### RECORDED INFORMATION
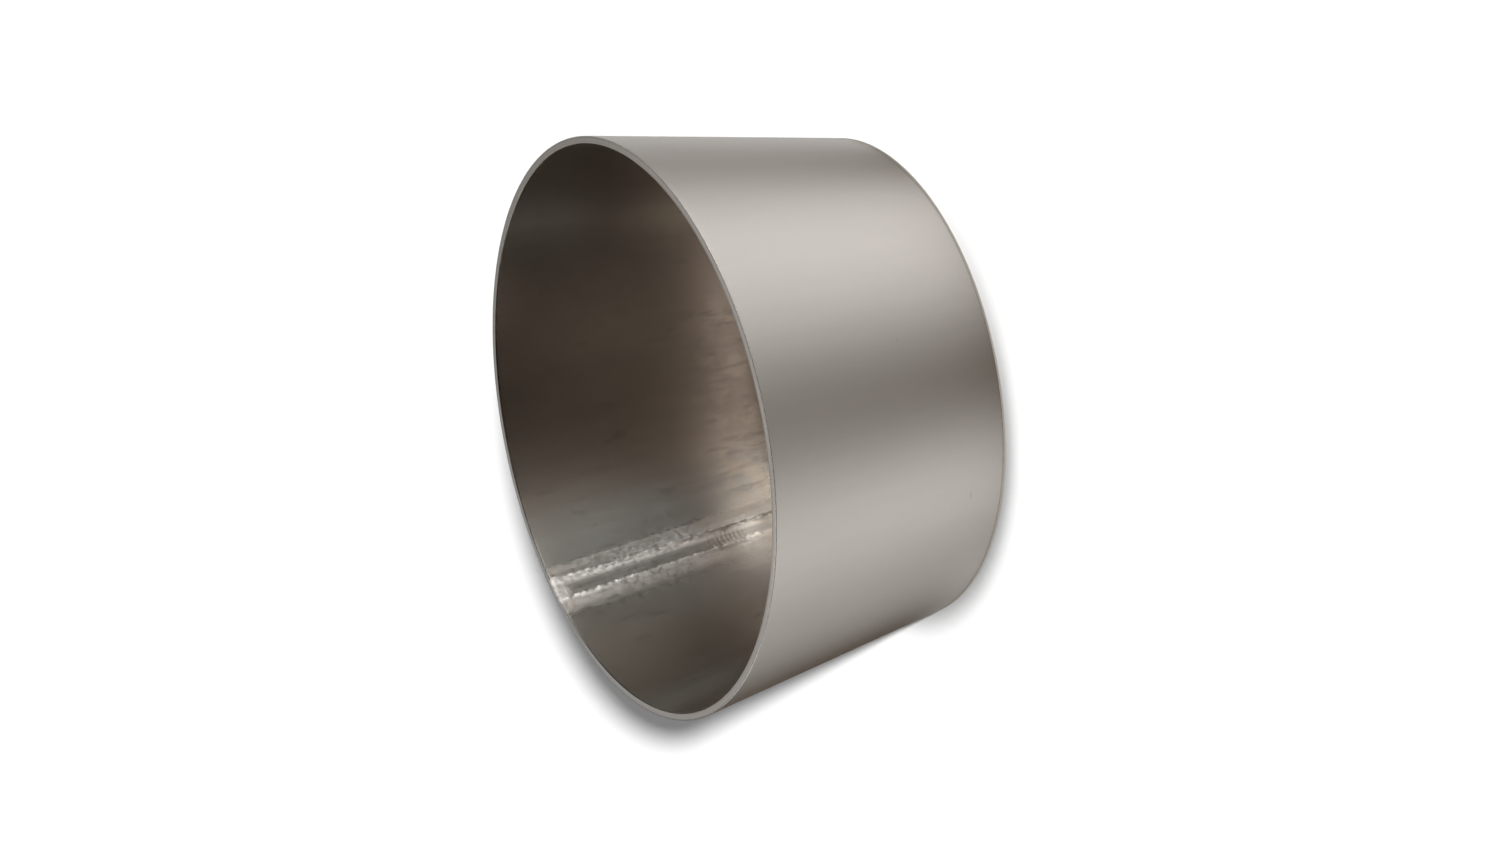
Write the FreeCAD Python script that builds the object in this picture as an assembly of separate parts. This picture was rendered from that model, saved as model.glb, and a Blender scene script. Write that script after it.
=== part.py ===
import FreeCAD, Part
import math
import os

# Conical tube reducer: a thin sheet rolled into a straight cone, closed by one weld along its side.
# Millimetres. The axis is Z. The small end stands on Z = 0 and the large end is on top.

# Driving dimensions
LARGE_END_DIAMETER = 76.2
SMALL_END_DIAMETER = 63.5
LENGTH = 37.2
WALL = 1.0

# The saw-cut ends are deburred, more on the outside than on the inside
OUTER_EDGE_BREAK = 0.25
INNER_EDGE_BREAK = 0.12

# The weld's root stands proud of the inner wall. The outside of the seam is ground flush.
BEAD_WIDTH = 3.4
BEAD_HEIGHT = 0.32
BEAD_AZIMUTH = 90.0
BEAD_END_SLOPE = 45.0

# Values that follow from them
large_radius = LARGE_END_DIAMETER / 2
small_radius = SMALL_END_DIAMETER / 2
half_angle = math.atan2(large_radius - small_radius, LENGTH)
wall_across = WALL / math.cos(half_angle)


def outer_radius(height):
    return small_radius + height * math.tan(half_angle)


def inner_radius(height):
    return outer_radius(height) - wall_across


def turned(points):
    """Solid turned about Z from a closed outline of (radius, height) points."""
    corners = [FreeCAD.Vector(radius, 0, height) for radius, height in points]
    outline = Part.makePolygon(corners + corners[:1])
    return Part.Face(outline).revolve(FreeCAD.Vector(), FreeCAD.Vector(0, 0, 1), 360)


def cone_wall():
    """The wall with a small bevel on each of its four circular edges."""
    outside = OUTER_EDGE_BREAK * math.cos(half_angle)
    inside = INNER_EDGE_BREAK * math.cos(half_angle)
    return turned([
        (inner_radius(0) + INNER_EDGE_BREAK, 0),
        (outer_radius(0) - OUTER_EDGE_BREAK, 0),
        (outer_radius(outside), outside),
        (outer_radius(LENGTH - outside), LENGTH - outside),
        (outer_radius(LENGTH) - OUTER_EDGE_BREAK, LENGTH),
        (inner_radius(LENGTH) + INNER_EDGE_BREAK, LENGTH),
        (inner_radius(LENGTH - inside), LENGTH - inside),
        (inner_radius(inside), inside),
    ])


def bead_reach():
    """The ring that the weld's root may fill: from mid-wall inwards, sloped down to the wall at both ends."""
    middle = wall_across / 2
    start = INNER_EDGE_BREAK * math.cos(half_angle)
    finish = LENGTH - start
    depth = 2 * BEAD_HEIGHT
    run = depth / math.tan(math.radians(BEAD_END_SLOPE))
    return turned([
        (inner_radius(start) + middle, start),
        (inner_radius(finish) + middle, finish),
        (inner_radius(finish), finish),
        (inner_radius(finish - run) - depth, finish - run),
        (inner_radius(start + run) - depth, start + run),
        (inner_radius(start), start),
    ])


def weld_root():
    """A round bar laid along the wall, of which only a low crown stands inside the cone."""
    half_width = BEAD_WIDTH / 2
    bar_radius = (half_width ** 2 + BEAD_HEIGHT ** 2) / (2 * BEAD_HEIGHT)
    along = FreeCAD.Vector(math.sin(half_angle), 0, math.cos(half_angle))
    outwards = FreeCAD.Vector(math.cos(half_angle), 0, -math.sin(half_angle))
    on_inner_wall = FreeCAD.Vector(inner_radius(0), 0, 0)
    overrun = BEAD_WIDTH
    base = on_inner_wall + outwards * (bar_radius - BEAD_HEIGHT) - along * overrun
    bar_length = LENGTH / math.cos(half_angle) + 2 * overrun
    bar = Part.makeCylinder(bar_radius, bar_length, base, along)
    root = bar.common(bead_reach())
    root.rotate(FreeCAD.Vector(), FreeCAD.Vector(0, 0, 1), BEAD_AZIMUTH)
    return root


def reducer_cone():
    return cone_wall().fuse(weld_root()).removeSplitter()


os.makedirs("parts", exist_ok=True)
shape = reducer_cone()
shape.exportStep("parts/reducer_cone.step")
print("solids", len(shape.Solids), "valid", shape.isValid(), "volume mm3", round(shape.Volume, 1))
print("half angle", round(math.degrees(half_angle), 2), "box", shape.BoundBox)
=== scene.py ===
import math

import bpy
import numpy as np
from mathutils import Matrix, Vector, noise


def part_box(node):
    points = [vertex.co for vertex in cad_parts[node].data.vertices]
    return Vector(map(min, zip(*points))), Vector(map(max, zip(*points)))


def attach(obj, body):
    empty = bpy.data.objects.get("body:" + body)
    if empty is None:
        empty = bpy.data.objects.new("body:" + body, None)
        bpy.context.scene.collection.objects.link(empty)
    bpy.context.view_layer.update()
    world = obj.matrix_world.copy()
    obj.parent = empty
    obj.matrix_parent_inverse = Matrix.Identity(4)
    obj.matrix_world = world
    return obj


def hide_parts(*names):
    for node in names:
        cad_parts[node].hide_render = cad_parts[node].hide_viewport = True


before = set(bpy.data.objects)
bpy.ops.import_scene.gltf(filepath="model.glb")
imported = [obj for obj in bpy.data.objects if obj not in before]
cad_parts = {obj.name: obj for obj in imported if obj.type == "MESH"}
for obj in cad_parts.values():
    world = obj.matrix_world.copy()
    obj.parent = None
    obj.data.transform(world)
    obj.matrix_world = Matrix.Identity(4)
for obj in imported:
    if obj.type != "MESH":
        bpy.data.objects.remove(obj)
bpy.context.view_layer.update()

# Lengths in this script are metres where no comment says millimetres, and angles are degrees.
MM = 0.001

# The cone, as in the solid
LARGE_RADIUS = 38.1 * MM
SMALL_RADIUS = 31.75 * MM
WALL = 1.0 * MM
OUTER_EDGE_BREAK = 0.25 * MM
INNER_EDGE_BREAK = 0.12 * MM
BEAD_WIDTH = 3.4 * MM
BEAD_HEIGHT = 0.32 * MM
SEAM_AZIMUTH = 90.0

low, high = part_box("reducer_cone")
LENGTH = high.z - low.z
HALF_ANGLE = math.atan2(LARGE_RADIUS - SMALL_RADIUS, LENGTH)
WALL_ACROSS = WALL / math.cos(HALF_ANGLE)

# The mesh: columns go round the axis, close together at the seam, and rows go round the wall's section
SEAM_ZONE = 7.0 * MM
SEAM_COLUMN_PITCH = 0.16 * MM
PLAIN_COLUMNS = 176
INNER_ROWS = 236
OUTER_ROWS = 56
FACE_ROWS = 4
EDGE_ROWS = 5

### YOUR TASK
Without changing a word, restate the whole listing.

### ANSWER TO THIS TASK
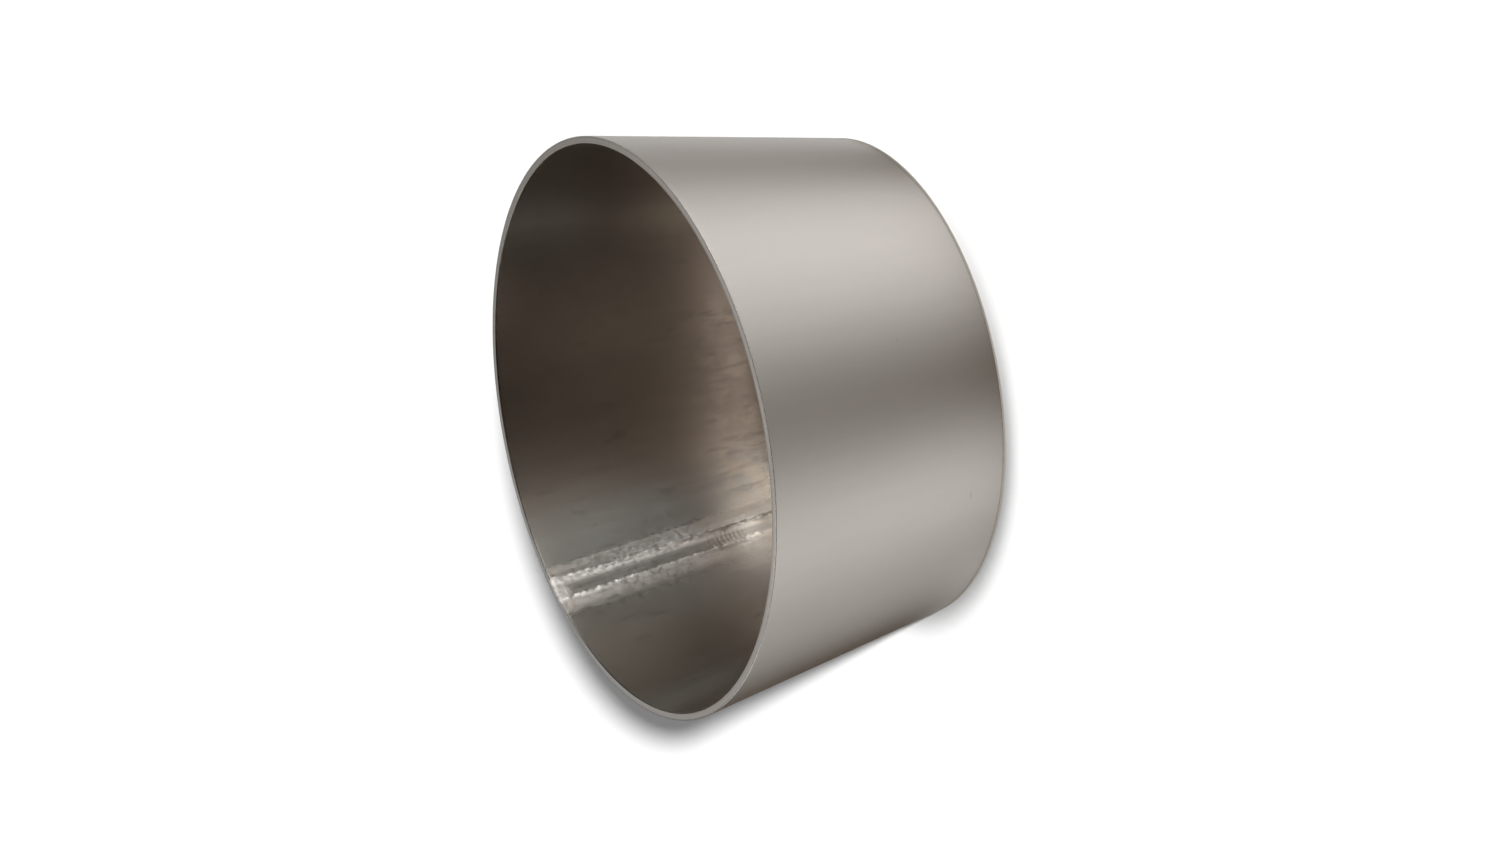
Write the FreeCAD Python script that builds the object in this picture as an assembly of separate parts. This picture was rendered from that model, saved as model.glb, and a Blender scene script. Write that script after it.
=== part.py ===
import FreeCAD, Part
import math
import os

# Conical tube reducer: a thin sheet rolled into a straight cone, closed by one weld along its side.
# Millimetres. The axis is Z. The small end stands on Z = 0 and the large end is on top.

# Driving dimensions
LARGE_END_DIAMETER = 76.2
SMALL_END_DIAMETER = 63.5
LENGTH = 37.2
WALL = 1.0

# The saw-cut ends are deburred, more on the outside than on the inside
OUTER_EDGE_BREAK = 0.25
INNER_EDGE_BREAK = 0.12

# The weld's root stands proud of the inner wall. The outside of the seam is ground flush.
BEAD_WIDTH = 3.4
BEAD_HEIGHT = 0.32
BEAD_AZIMUTH = 90.0
BEAD_END_SLOPE = 45.0

# Values that follow from them
large_radius = LARGE_END_DIAMETER / 2
small_radius = SMALL_END_DIAMETER / 2
half_angle = math.atan2(large_radius - small_radius, LENGTH)
wall_across = WALL / math.cos(half_angle)


def outer_radius(height):
    return small_radius + height * math.tan(half_angle)


def inner_radius(height):
    return outer_radius(height) - wall_across


def turned(points):
    """Solid turned about Z from a closed outline of (radius, height) points."""
    corners = [FreeCAD.Vector(radius, 0, height) for radius, height in points]
    outline = Part.makePolygon(corners + corners[:1])
    return Part.Face(outline).revolve(FreeCAD.Vector(), FreeCAD.Vector(0, 0, 1), 360)


def cone_wall():
    """The wall with a small bevel on each of its four circular edges."""
    outside = OUTER_EDGE_BREAK * math.cos(half_angle)
    inside = INNER_EDGE_BREAK * math.cos(half_angle)
    return turned([
        (inner_radius(0) + INNER_EDGE_BREAK, 0),
        (outer_radius(0) - OUTER_EDGE_BREAK, 0),
        (outer_radius(outside), outside),
        (outer_radius(LENGTH - outside), LENGTH - outside),
        (outer_radius(LENGTH) - OUTER_EDGE_BREAK, LENGTH),
        (inner_radius(LENGTH) + INNER_EDGE_BREAK, LENGTH),
        (inner_radius(LENGTH - inside), LENGTH - inside),
        (inner_radius(inside), inside),
    ])


def bead_reach():
    """The ring that the weld's root may fill: from mid-wall inwards, sloped down to the wall at both ends."""
    middle = wall_across / 2
    start = INNER_EDGE_BREAK * math.cos(half_angle)
    finish = LENGTH - start
    depth = 2 * BEAD_HEIGHT
    run = depth / math.tan(math.radians(BEAD_END_SLOPE))
    return turned([
        (inner_radius(start) + middle, start),
        (inner_radius(finish) + middle, finish),
        (inner_radius(finish), finish),
        (inner_radius(finish - run) - depth, finish - run),
        (inner_radius(start + run) - depth, start + run),
        (inner_radius(start), start),
    ])


def weld_root():
    """A round bar laid along the wall, of which only a low crown stands inside the cone."""
    half_width = BEAD_WIDTH / 2
    bar_radius = (half_width ** 2 + BEAD_HEIGHT ** 2) / (2 * BEAD_HEIGHT)
    along = FreeCAD.Vector(math.sin(half_angle), 0, math.cos(half_angle))
    outwards = FreeCAD.Vector(math.cos(half_angle), 0, -math.sin(half_angle))
    on_inner_wall = FreeCAD.Vector(inner_radius(0), 0, 0)
    overrun = BEAD_WIDTH
    base = on_inner_wall + outwards * (bar_radius - BEAD_HEIGHT) - along * overrun
    bar_length = LENGTH / math.cos(half_angle) + 2 * overrun
    bar = Part.makeCylinder(bar_radius, bar_length, base, along)
    root = bar.common(bead_reach())
    root.rotate(FreeCAD.Vector(), FreeCAD.Vector(0, 0, 1), BEAD_AZIMUTH)
    return root


def reducer_cone():
    return cone_wall().fuse(weld_root()).removeSplitter()


os.makedirs("parts", exist_ok=True)
shape = reducer_cone()
shape.exportStep("parts/reducer_cone.step")
print("solids", len(shape.Solids), "valid", shape.isValid(), "volume mm3", round(shape.Volume, 1))
print("half angle", round(math.degrees(half_angle), 2), "box", shape.BoundBox)
=== scene.py ===
import math

import bpy
import numpy as np
from mathutils import Matrix, Vector, noise


def part_box(node):
    points = [vertex.co for vertex in cad_parts[node].data.vertices]
    return Vector(map(min, zip(*points))), Vector(map(max, zip(*points)))


def attach(obj, body):
    empty = bpy.data.objects.get("body:" + body)
    if empty is None:
        empty = bpy.data.objects.new("body:" + body, None)
        bpy.context.scene.collection.objects.link(empty)
    bpy.context.view_layer.update()
    world = obj.matrix_world.copy()
    obj.parent = empty
    obj.matrix_parent_inverse = Matrix.Identity(4)
    obj.matrix_world = world
    return obj


def hide_parts(*names):
    for node in names:
        cad_parts[node].hide_render = cad_parts[node].hide_viewport = True


before = set(bpy.data.objects)
bpy.ops.import_scene.gltf(filepath="model.glb")
imported = [obj for obj in bpy.data.objects if obj not in before]
cad_parts = {obj.name: obj for obj in imported if obj.type == "MESH"}
for obj in cad_parts.values():
    world = obj.matrix_world.copy()
    obj.parent = None
    obj.data.transform(world)
    obj.matrix_world = Matrix.Identity(4)
for obj in imported:
    if obj.type != "MESH":
        bpy.data.objects.remove(obj)
bpy.context.view_layer.update()

# Lengths in this script are metres where no comment says millimetres, and angles are degrees.
MM = 0.001

# The cone, as in the solid
LARGE_RADIUS = 38.1 * MM
SMALL_RADIUS = 31.75 * MM
WALL = 1.0 * MM
OUTER_EDGE_BREAK = 0.25 * MM
INNER_EDGE_BREAK = 0.12 * MM
BEAD_WIDTH = 3.4 * MM
BEAD_HEIGHT = 0.32 * MM
SEAM_AZIMUTH = 90.0

low, high = part_box("reducer_cone")
LENGTH = high.z - low.z
HALF_ANGLE = math.atan2(LARGE_RADIUS - SMALL_RADIUS, LENGTH)
WALL_ACROSS = WALL / math.cos(HALF_ANGLE)

# The mesh: columns go round the axis, close together at the seam, and rows go round the wall's section
SEAM_ZONE = 7.0 * MM
SEAM_COLUMN_PITCH = 0.16 * MM
PLAIN_COLUMNS = 176
INNER_ROWS = 236
OUTER_ROWS = 56
FACE_ROWS = 4
EDGE_ROWS = 5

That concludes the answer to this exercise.